What challenges do they still need to overcome, and how are they preparing for them?
6. Support Creative Freedom
While it’s important to provide guidance, allow students the freedom to develop their characters in their own unique way. Some students may prefer to focus on emotional depth, while others might want to explore action and adventure. Encourage all forms of creative expression in character development.
Respect Different Play Styles: Some students may enjoy detailed backstories and complex emotional development, while others prefer action-oriented character growth. Respect these differences and allow students to develop their characters in ways that resonate with them.

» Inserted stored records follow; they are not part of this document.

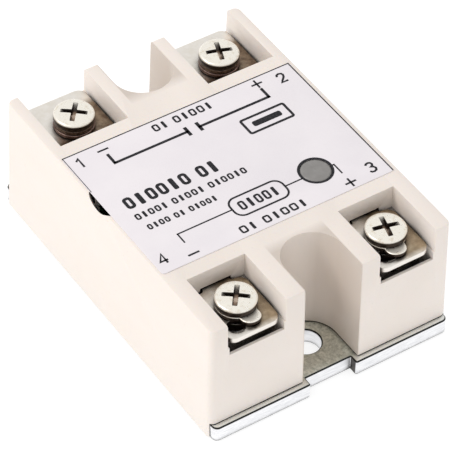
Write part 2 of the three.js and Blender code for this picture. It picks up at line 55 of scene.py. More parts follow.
SLOT_OF = {row["node"]: row["material_slot"] for row in frame["record"]["subparts"]}
SCREW_AXIS = {joint["child"]: joint["pos_m"] for joint in BEHAVIOUR["joints"] if "pos_m" in joint}

# How far each terminal's screw and clamp are turned from the part's axes, in radians.
SCREW_TURN = {1: -0.69, 2: -0.34, 3: -0.25, 4: -0.675}
CLAMP_TURN = {1: 0.06, 2: -0.12, 3: -0.12, 4: 0.12}
WELL_X = SCREW_AXIS["screw_2"][0] / MM
TAB_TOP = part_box("terminal_plate_1")[1].z / MM
OUTPUT_TERMINALS = (1, 2)
INPUT_TERMINALS = (3, 4)


# ---- Camera ----------------------------------------------------------------------------------

CAMERA_BACK = Vector((-0.4018, -0.5862, 0.7035))
CAMERA_AIM = Vector((0, 0, 11.5)) * MM
CAMERA_DISTANCE = 475.15 * MM
CAMERA_ROLL = math.radians(1.714)
CAMERA_LENS = 235.9
CAMERA_SHIFT = (0.0069, -0.0304)


def add_camera():
    data = bpy.data.cameras.new("camera")
    data.lens = CAMERA_LENS
    data.sensor_width = 36
    data.shift_x, data.shift_y = CAMERA_SHIFT
    camera = bpy.data.objects.new("camera", data)
    back = CAMERA_BACK.normalized()
    right = Vector((0, 0, 1)).cross(back).normalized()
    up = back.cross(right)
    rolled_right = right * math.cos(CAMERA_ROLL) + up * math.sin(CAMERA_ROLL)
    rolled_up = up * math.cos(CAMERA_ROLL) - right * math.sin(CAMERA_ROLL)
    turn = Matrix((rolled_right, rolled_up, back)).transposed().to_4x4()
    camera.matrix_world = Matrix.Translation(CAMERA_AIM + back * CAMERA_DISTANCE) @ turn
    bpy.context.scene.collection.objects.link(camera)
    bpy.context.scene.camera = camera


# ---- Node material helpers -------------------------------------------------------------------

class Shader:
    """A Principled material with object-space coordinates in millimetres, built up node by node."""

    def __init__(self, name, color, roughness, metallic=0.0):
        self.material = bpy.data.materials.new(name)
        self.material.use_nodes = True
        self.tree = self.material.node_tree
        self.surface = self.tree.nodes["Principled BSDF"]
        self.surface.inputs["Base Color"].default_value = (*color, 1)
        self.surface.inputs["Roughness"].default_value = roughness
        self.surface.inputs["Metallic"].default_value = metallic
        coordinates = self.add("ShaderNodeTexCoord")
        scale = self.add("ShaderNodeVectorMath", operation="SCALE")
        scale.inputs["Scale"].default_value = 1 / MM
        self.link(coordinates.outputs["Object"], scale.inputs[0])
        self.place = scale.outputs[0]
        self.height = None

    def add(self, kind, **settings):
        node = self.tree.nodes.new(kind)
        for key, value in settings.items():
            setattr(node, key, value)
        return node

    def link(self, source, target):
        self.tree.links.new(source, target)

    def stretched(self, scale):
        mapping = self.add("ShaderNodeMapping")
        mapping.inputs["Scale"].default_value = scale
        self.link(self.place, mapping.inputs["Vector"])
        return mapping.outputs["Vector"]

    def noise(self, size, detail=2.0, stretch=None, roughness=0.5):
        """Noise whose features are about size millimetres across."""
        texture = self.add("ShaderNodeTexNoise")
        texture.inputs["Scale"].default_value = 1 / size
        texture.inputs["Detail"].default_value = detail
        texture.inputs["Roughness"].default_value = roughness
        place = self.stretched(stretch) if stretch else self.place
        self.link(place, texture.inputs["Vector"])
        return texture.outputs["Fac"]

    def ramp(self, value, low, high, out_low=0.0, out_high=1.0):
        node = self.add("ShaderNodeMapRange")
        node.inputs["From Min"].default_value = low
        node.inputs["From Max"].default_value = high
        node.inputs["To Min"].default_value = out_low
        node.inputs["To Max"].default_value = out_high
        self.link(value, node.inputs["Value"])
        return node.outputs["Result"]

    def math(self, operation, first, second):
        node = self.add("ShaderNodeMath", operation=operation)
        for socket, value in zip(node.inputs, (first, second)):
            if isinstance(value, (int, float)):
                socket.default_value = value
            else:
                self.link(value, socket)
        return node.outputs[0]

    def mix(self, factor, first, second):
        """Mixes two colours, each a triple or a socket."""
        node = self.add("ShaderNodeMix", data_type="RGBA")
        self.link(factor, node.inputs["Factor"])
        for socket, value in ((node.inputs["A"], first), (node.inputs["B"], second)):
            self.set_color(socket, value)
        return node.outputs["Result"]

    def set_color(self, socket, value):
        if isinstance(value, tuple):
            socket.default_value = (*value, 1)
        else:
            self.link(value, socket)

    def color(self, value):
        self.set_color(self.surface.inputs["Base Color"], value)

    def roughness(self, value):
        self.link(value, self.surface.inputs["Roughness"])

    def bump(self, value, depth):
        """Adds a bump of about depth millimetres over any bump already there."""
        node = self.add("ShaderNodeBump")
        node.inputs["Strength"].default_value = 1.0
        node.inputs["Distance"].default_value = depth * MM
        self.link(value, node.inputs["Height"])
        if self.height:
            self.link(self.height, node.inputs["Normal"])
        self.height = node.outputs["Normal"]
        self.link(self.height, self.surface.inputs["Normal"])

    def crevice(self, distance, only_local=False):
        """1 in open places and towards 0 in corners within distance millimetres."""
        node = self.add("ShaderNodeAmbientOcclusion", samples=8, only_local=only_local)
        node.inputs["Distance"].default_value = distance * MM
        return node.outputs["AO"]

    def facing(self, axis):
        """The part of the face's direction along an axis; without its sign for X."""
        geometry = self.add("ShaderNodeNewGeometry")
        split = self.add("ShaderNodeSeparateXYZ")
        self.link(geometry.outputs["Normal"], split.inputs[0])
        along = split.outputs[axis]
        return self.math("ABSOLUTE", along, 0) if axis == "X" else along

    def coordinate(self, axis):
        split = self.add("ShaderNodeSeparateXYZ")
        self.link(self.place, split.inputs[0])
        return split.outputs[axis]

    def across_well(self):
        """Millimetres to the right of the screw's axis, in the well that the point is in."""
        shifted = self.math("ADD", self.coordinate("X"), 2 * WELL_X)
        return self.math("SUBTRACT", self.math("MODULO", shifted, 2 * WELL_X), WELL_X)


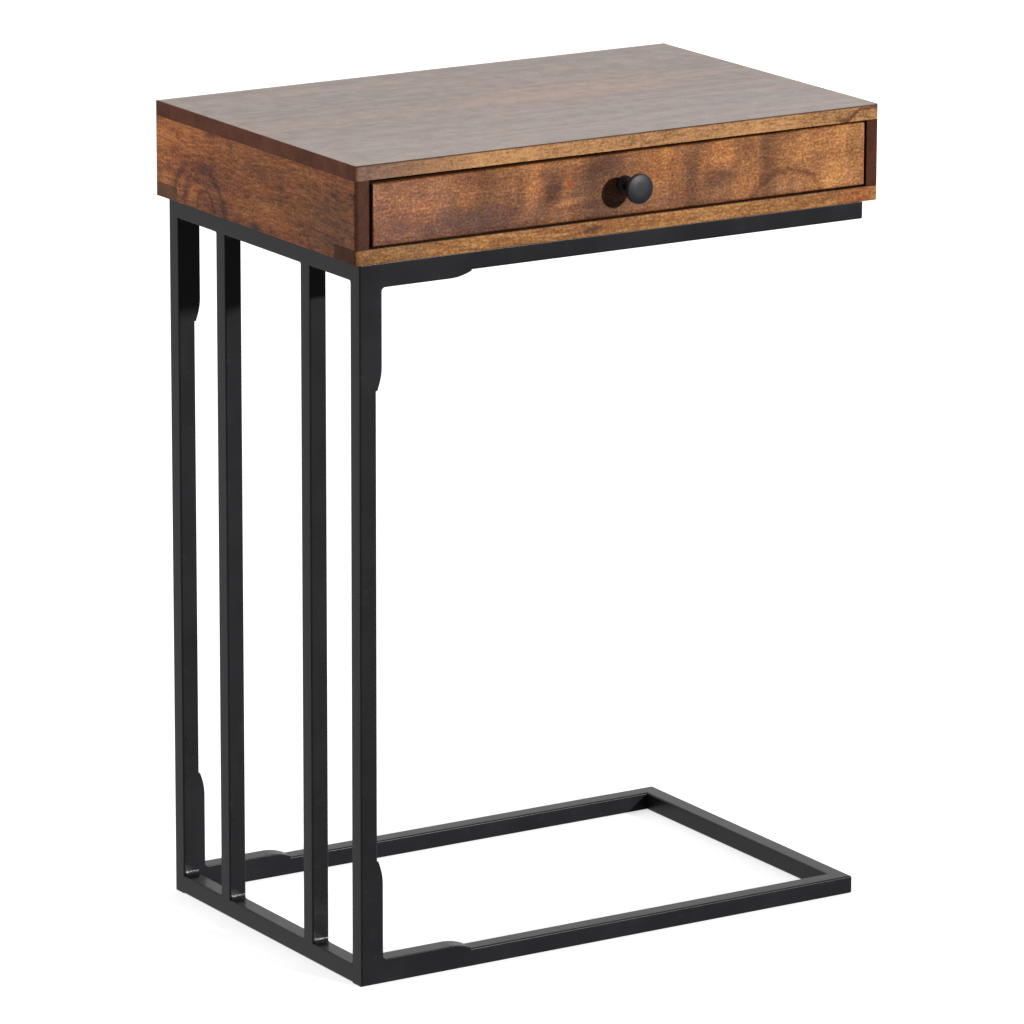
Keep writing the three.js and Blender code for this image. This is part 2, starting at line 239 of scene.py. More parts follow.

Encourage Exploration: Provide opportunities for students to explore different aspects of their characters in a variety of game scenarios. For example, combat-focused players can explore how their characters deal with failure or betrayal, while story-driven players can engage with moments of intense action.
Promote Flexibility: Remind students that character development doesn’t have to follow a predetermined path. If a player’s character takes an unexpected turn or faces new challenges, encourage them to embrace the change and continue exploring new facets of their character.
Creative Freedom Tips:
Encourage students to take ownership of their character’s development and make it their own.
Provide diverse scenarios that allow for a range of character growth opportunities.
Promote flexibility by allowing characters to evolve in unexpected or surprising ways.
Conclusion
Teaching character development in your school gaming club opens up a world of creativity, storytelling, and personal growth for students. By guiding them through the process of defining their characters’ personalities, motivations, and emotional depth, you help them create characters that are rich, dynamic, and meaningful.
Through ongoing reflection, navigating conflict, and embracing change, students will develop characters that evolve alongside the story. As an educator, you’ll play a vital role in helping them explore new identities, face personal challenges, and build empathy—all while having fun in the immersive world of tabletop roleplaying games.